◆ What you are asked to do
Look through the material below and copy exactly the lines from the line with "function sheet(name, level, thickness)" to the line with "imported = [obj", those two lines included.

— START Dataset content —

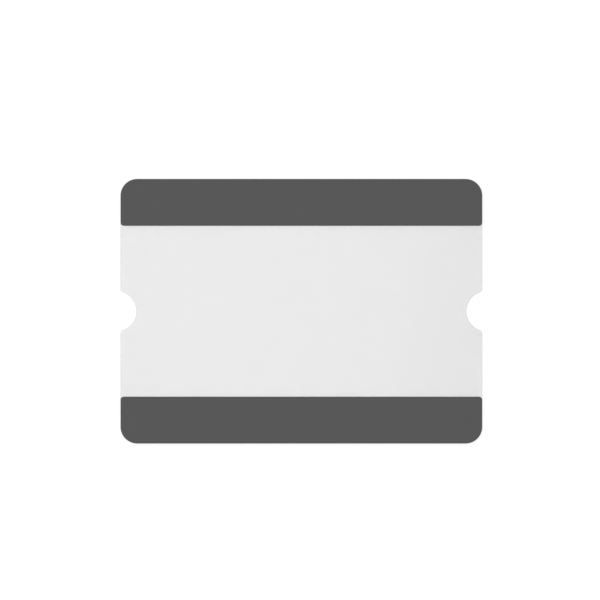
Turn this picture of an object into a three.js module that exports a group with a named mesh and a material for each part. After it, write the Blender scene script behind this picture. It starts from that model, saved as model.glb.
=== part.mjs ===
// Self-adhesive marking pocket: a flat sleeve of two clear films, open at its left and right ends.
// Seam tapes join the films along the long edges, dark grey bands cover those edges on the face,
// and two adhesive strips with release liners lie behind them on the back.
// Millimetres, +Z up, X along the long edges. The pocket lies on its back: the origin is the middle
// of its outline, in the plane of the surface that the liners rest on.

import * as THREE from 'three';

// The card that slides in from either end, one third of an A4 sheet
const INSERT_WIDTH = 210;
const INSERT_HEIGHT = 99;
const INSERT_END_MARGIN = 3;
const INSERT_SIDE_CLEARANCE = 1.5;

// Dark bands along the long edges, and the films' outline round them
const BAND_HEIGHT = 28;
const BAND_INNER_CORNER_RADIUS = 2;
const CORNER_RADIUS = 10;

// Thumb notches in the middle of both open ends
const NOTCH_RADIUS = 12;
const NOTCH_DEPTH = 9.5;
const NOTCH_LIP_RADIUS = 2;

// How far each hidden strip stays inside the edge of its band
const SEAM_TAPE_SETBACK = 0.5;
const ADHESIVE_SETBACK = 1.5;
const LINER_SETBACK = 0.5;

// Thickness of each layer, from the back to the face
const LINER_THICKNESS = 0.12;
const ADHESIVE_THICKNESS = 0.5;
const BACK_SHEET_THICKNESS = 0.3;
const SEAM_TAPE_THICKNESS = 0.5;
const WINDOW_SHEET_THICKNESS = 0.3;
const BAND_THICKNESS = 0.25;

// Finest turn between two points of a round outline, and the least distance between two points
const ARC_STEP = THREE.MathUtils.degToRad(6);
const SAME_POINT = 1e-4;

const QUARTER_TURN = Math.PI / 2;
const HALF_TURN = Math.PI;

const pocketWidth = INSERT_WIDTH + 2 * INSERT_END_MARGIN;
const windowHeight = INSERT_HEIGHT + 2 * INSERT_SIDE_CLEARANCE;
const pocketHeight = windowHeight + 2 * BAND_HEIGHT;

// Levels of the layers' lower faces
const adhesiveLevel = LINER_THICKNESS;
const backSheetLevel = adhesiveLevel + ADHESIVE_THICKNESS;
const seamTapeLevel = backSheetLevel + BACK_SHEET_THICKNESS;
const windowSheetLevel = seamTapeLevel + SEAM_TAPE_THICKNESS;
const bandLevel = windowSheetLevel + WINDOW_SHEET_THICKNESS;

const clearFilm = new THREE.MeshStandardMaterial({
  color: 0xe6e7e7, roughness: 0.16, metalness: 0, transparent: true, opacity: 0.4,
});
const darkFilm = new THREE.MeshStandardMaterial({ color: 0x585856, roughness: 0.62, metalness: 0 });
const seamFoam = new THREE.MeshStandardMaterial({ color: 0x4a4a48, roughness: 0.85, metalness: 0 });
const whiteFoam = new THREE.MeshStandardMaterial({ color: 0xe9e8e3, roughness: 0.9, metalness: 0 });
const linerPaper = new THREE.MeshStandardMaterial({ color: 0xd9cda9, roughness: 0.45, metalness: 0 });

function arc(centreX, centreY, radius, from, to) {
  const steps = Math.ceil(Math.abs(to - from) / ARC_STEP);
  return Array.from({ length: steps + 1 }, (_, i) => {
    const angle = from + (to - from) * i / steps;
    return new THREE.Vector2(centreX + radius * Math.cos(angle), centreY + radius * Math.sin(angle));
  });
}

// A closed outline from points in counter-clockwise order, each point kept once
function outline(points) {
  return new THREE.Shape(points.filter((p, i) => p.distanceTo(points.at(i - 1)) > SAME_POINT));
}

function extruded(shape, thickness) {
  return new THREE.ExtrudeGeometry(shape, { depth: thickness, bevelEnabled: false });
}

// The thumb notch of the right end, or of the left end at half a turn: a round bite whose two
// lips run smoothly into the film's straight edge
function notchPoints(turn) {
  const side = Math.cos(turn);
  const biteX = pocketWidth / 2 + NOTCH_RADIUS - NOTCH_DEPTH;
  const lipX = pocketWidth / 2 - NOTCH_LIP_RADIUS;
  const lipY = Math.sqrt((NOTCH_RADIUS + NOTCH_LIP_RADIUS) ** 2 - (biteX - lipX) ** 2);
  const lipAngle = Math.atan2(lipY, biteX - lipX);
  return [
    ...arc(side * lipX, -side * lipY, NOTCH_LIP_RADIUS, turn, turn + lipAngle),
    ...arc(side * biteX, 0, NOTCH_RADIUS, turn + HALF_TURN + lipAngle, turn + HALF_TURN - lipAngle),
    ...arc(side * lipX, side * lipY, NOTCH_LIP_RADIUS, turn - lipAngle, turn),
  ];
}

function sheetOutline() {
  const cornerX = pocketWidth / 2 - CORNER_RADIUS;
  const cornerY = pocketHeight / 2 - CORNER_RADIUS;
  return outline([
    ...arc(cornerX, -cornerY, CORNER_RADIUS, -QUARTER_TURN, 0),
    ...notchPoints(0),
    ...arc(cornerX, cornerY, CORNER_RADIUS, 0, QUARTER_TURN),
    ...arc(-cornerX, cornerY, CORNER_RADIUS, QUARTER_TURN, HALF_TURN),
    ...notchPoints(HALF_TURN),
    ...arc(-cornerX, -cornerY, CORNER_RADIUS, HALF_TURN, HALF_TURN + QUARTER_TURN),
  ]);
}

// A strip along the upper long edge: the band's own outline, drawn in by a setback
function stripOutline(setback) {
  const right = pocketWidth / 2 - setback;
  const top = pocketHeight / 2 - setback;
  const bottom = windowHeight / 2 + setback;
  const outerRadius = CORNER_RADIUS - setback;
  const innerRadius = Math.max(BAND_INNER_CORNER_RADIUS - setback, 0);
  return outline([
    ...arc(right - innerRadius, bottom + innerRadius, innerRadius, -QUARTER_TURN, 0),
    ...arc(right - outerRadius, top - outerRadius, outerRadius, 0, QUARTER_TURN),
    ...arc(-right + outerRadius, top - outerRadius, outerRadius, QUARTER_TURN, HALF_TURN),
    ...arc(-right + innerRadius, bottom + innerRadius, innerRadius, HALF_TURN, HALF_TURN + QUARTER_TURN),
  ]);
}

function sheet(name, level, thickness) {
  const mesh = new THREE.Mesh(extruded(sheetOutline(), thickness), clearFilm);
  mesh.name = name;
  mesh.position.z = level;
  return mesh;
}

// The same strip along both long edges, the lower one turned half round
function stripPair(kind, setback, level, thickness, material) {
  return ['upper', 'lower'].map((edge) => {
    const mesh = new THREE.Mesh(extruded(stripOutline(setback), thickness), material);
    mesh.name = `${edge}_${kind}`;
    mesh.position.z = level;
    mesh.rotation.z = edge === 'lower' ? HALF_TURN : 0;
    return mesh;
  });
}

const pocket = new THREE.Group();
pocket.name = 'marking_pocket';
pocket.add(
  ...stripPair('release_liner', LINER_SETBACK, 0, LINER_THICKNESS, linerPaper),
  ...stripPair('adhesive_strip', ADHESIVE_SETBACK, adhesiveLevel, ADHESIVE_THICKNESS, whiteFoam),
  sheet('back_sheet', backSheetLevel, BACK_SHEET_THICKNESS),
  ...stripPair('seam_tape', SEAM_TAPE_SETBACK, seamTapeLevel, SEAM_TAPE_THICKNESS, seamFoam),
  sheet('window_sheet', windowSheetLevel, WINDOW_SHEET_THICKNESS),
  ...stripPair('band', 0, bandLevel, BAND_THICKNESS, darkFilm),
);

export default pocket;
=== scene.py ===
import math

import bmesh
import bpy
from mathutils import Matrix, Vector, geometry, noise


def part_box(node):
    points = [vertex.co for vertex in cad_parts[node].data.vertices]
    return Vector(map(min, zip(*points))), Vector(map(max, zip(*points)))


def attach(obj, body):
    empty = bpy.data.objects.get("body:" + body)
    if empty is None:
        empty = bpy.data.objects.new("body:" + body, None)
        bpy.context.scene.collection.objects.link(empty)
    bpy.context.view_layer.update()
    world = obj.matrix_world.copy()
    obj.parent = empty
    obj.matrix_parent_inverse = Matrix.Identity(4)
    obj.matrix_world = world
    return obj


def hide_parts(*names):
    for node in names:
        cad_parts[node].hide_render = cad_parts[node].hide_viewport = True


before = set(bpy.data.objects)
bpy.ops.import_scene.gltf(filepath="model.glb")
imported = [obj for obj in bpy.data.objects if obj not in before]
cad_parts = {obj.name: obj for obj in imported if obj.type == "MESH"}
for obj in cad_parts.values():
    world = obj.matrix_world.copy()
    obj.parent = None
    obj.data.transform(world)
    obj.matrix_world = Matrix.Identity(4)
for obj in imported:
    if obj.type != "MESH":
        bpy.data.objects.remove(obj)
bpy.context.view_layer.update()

# Self-adhesive marking pocket, lying on its back: two clear films joined along their long edges,
# dark film bands over those edges, and foam adhesive strips under release liners on the back.
# Every layer is a sheet with a die-cut outline: the strips lie flat, and the films bow apart slightly.
# Metres, in the CAD model's frame.

# The die-cut outline's own radii, which a box can't give
CORNER_RADIUS = 0.010
BAND_INNER_CORNER_RADIUS = 0.002
NOTCH_RADIUS = 0.012
NOTCH_DEPTH = 0.0095
NOTCH_LIP_RADIUS = 0.002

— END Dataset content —

◆ Task response
function sheet(name, level, thickness) {
  const mesh = new THREE.Mesh(extruded(sheetOutline(), thickness), clearFilm);
  mesh.name = name;
  mesh.position.z = level;
  return mesh;
}

// The same strip along both long edges, the lower one turned half round
function stripPair(kind, setback, level, thickness, material) {
  return ['upper', 'lower'].map((edge) => {
    const mesh = new THREE.Mesh(extruded(stripOutline(setback), thickness), material);
    mesh.name = `${edge}_${kind}`;
    mesh.position.z = level;
    mesh.rotation.z = edge === 'lower' ? HALF_TURN : 0;
    return mesh;
  });
}

const pocket = new THREE.Group();
pocket.name = 'marking_pocket';
pocket.add(
  ...stripPair('release_liner', LINER_SETBACK, 0, LINER_THICKNESS, linerPaper),
  ...stripPair('adhesive_strip', ADHESIVE_SETBACK, adhesiveLevel, ADHESIVE_THICKNESS, whiteFoam),
  sheet('back_sheet', backSheetLevel, BACK_SHEET_THICKNESS),
  ...stripPair('seam_tape', SEAM_TAPE_SETBACK, seamTapeLevel, SEAM_TAPE_THICKNESS, seamFoam),
  sheet('window_sheet', windowSheetLevel, WINDOW_SHEET_THICKNESS),
  ...stripPair('band', 0, bandLevel, BAND_THICKNESS, darkFilm),
);

export default pocket;
=== scene.py ===
import math

import bmesh
import bpy
from mathutils import Matrix, Vector, geometry, noise


def part_box(node):
    points = [vertex.co for vertex in cad_parts[node].data.vertices]
    return Vector(map(min, zip(*points))), Vector(map(max, zip(*points)))


def attach(obj, body):
    empty = bpy.data.objects.get("body:" + body)
    if empty is None:
        empty = bpy.data.objects.new("body:" + body, None)
        bpy.context.scene.collection.objects.link(empty)
    bpy.context.view_layer.update()
    world = obj.matrix_world.copy()
    obj.parent = empty
    obj.matrix_parent_inverse = Matrix.Identity(4)
    obj.matrix_world = world
    return obj


def hide_parts(*names):
    for node in names:
        cad_parts[node].hide_render = cad_parts[node].hide_viewport = True


before = set(bpy.data.objects)
bpy.ops.import_scene.gltf(filepath="model.glb")
imported = [obj for obj in bpy.data.objects if obj not in before]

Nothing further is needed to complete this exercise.